Return only the lines between the line holding "0.015, 0.015), 0.45)" and the line holding "# Metres. X", the two boundary lines included, exactly as they appear.

---- Records shown

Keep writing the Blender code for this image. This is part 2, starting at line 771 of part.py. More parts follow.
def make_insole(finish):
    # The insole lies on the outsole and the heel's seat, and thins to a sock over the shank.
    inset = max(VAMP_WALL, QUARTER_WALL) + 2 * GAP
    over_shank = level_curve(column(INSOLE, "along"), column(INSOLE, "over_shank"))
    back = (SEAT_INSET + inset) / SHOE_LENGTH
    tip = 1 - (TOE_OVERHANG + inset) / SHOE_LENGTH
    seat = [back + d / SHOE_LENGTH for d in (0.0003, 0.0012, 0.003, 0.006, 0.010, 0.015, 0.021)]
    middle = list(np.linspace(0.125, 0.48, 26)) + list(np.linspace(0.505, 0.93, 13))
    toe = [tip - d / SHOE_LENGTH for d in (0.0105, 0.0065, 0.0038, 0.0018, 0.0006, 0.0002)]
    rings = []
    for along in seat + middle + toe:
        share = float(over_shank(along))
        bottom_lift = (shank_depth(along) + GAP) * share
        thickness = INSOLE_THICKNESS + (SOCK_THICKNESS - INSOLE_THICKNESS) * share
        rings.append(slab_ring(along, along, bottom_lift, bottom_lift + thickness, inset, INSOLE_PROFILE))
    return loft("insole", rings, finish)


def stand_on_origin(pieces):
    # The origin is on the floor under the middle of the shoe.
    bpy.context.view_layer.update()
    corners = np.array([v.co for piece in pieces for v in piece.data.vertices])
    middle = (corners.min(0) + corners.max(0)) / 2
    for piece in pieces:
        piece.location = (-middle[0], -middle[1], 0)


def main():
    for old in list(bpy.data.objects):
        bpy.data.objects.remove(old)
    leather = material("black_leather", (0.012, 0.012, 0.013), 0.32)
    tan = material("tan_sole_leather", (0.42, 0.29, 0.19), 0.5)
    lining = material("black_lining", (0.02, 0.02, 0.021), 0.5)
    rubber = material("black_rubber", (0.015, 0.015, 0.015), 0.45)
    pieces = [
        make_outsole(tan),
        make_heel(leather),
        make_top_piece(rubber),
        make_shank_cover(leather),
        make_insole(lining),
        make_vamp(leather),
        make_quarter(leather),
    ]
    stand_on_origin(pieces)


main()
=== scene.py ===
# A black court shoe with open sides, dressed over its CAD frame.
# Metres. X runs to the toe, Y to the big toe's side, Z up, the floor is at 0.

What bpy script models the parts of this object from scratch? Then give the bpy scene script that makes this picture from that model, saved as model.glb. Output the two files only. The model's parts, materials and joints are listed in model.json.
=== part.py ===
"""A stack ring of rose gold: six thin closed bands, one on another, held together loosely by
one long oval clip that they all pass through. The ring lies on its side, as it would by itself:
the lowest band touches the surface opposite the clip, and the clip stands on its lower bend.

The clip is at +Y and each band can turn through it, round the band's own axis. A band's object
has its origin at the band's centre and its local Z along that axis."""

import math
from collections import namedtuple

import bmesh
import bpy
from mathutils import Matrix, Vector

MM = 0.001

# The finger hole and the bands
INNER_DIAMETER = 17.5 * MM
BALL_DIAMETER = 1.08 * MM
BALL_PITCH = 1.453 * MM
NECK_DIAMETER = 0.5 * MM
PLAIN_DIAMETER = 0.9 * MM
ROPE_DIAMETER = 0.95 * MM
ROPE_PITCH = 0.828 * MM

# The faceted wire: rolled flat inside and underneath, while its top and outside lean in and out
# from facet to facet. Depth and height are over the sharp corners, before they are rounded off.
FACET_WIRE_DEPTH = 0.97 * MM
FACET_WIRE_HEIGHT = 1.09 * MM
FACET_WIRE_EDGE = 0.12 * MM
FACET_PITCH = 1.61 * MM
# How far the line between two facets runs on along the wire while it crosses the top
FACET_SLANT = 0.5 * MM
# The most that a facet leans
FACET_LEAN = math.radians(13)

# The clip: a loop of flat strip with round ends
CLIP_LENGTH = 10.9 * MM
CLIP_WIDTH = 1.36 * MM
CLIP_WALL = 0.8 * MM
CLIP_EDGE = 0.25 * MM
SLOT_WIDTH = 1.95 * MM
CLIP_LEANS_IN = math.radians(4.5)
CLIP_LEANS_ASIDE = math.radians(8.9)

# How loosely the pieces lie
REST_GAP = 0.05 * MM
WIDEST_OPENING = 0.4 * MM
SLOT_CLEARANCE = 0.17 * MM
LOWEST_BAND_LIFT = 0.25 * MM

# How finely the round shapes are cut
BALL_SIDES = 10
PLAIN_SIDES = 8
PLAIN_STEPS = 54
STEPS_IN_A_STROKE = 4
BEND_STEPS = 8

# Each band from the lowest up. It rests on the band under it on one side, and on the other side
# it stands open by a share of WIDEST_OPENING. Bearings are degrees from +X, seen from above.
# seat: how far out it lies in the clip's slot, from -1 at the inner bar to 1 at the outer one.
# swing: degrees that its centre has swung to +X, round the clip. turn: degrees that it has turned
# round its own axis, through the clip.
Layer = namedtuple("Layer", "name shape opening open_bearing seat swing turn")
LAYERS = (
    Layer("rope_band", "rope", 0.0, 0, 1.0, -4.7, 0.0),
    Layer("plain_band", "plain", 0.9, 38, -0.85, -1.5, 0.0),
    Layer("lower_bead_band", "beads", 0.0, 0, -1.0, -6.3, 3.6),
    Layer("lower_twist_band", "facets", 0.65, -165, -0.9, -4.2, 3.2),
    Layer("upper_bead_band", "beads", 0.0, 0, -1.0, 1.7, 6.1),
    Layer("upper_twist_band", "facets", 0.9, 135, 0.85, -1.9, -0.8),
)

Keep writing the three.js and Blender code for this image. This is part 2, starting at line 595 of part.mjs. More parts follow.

--------

◆ Correct response:
    rubber = material("black_rubber", (0.015, 0.015, 0.015), 0.45)
    pieces = [
        make_outsole(tan),
        make_heel(leather),
        make_top_piece(rubber),
        make_shank_cover(leather),
        make_insole(lining),
        make_vamp(leather),
        make_quarter(leather),
    ]
    stand_on_origin(pieces)


main()
=== scene.py ===
# A black court shoe with open sides, dressed over its CAD frame.
# Metres. X runs to the toe, Y to the big toe's side, Z up, the floor is at 0.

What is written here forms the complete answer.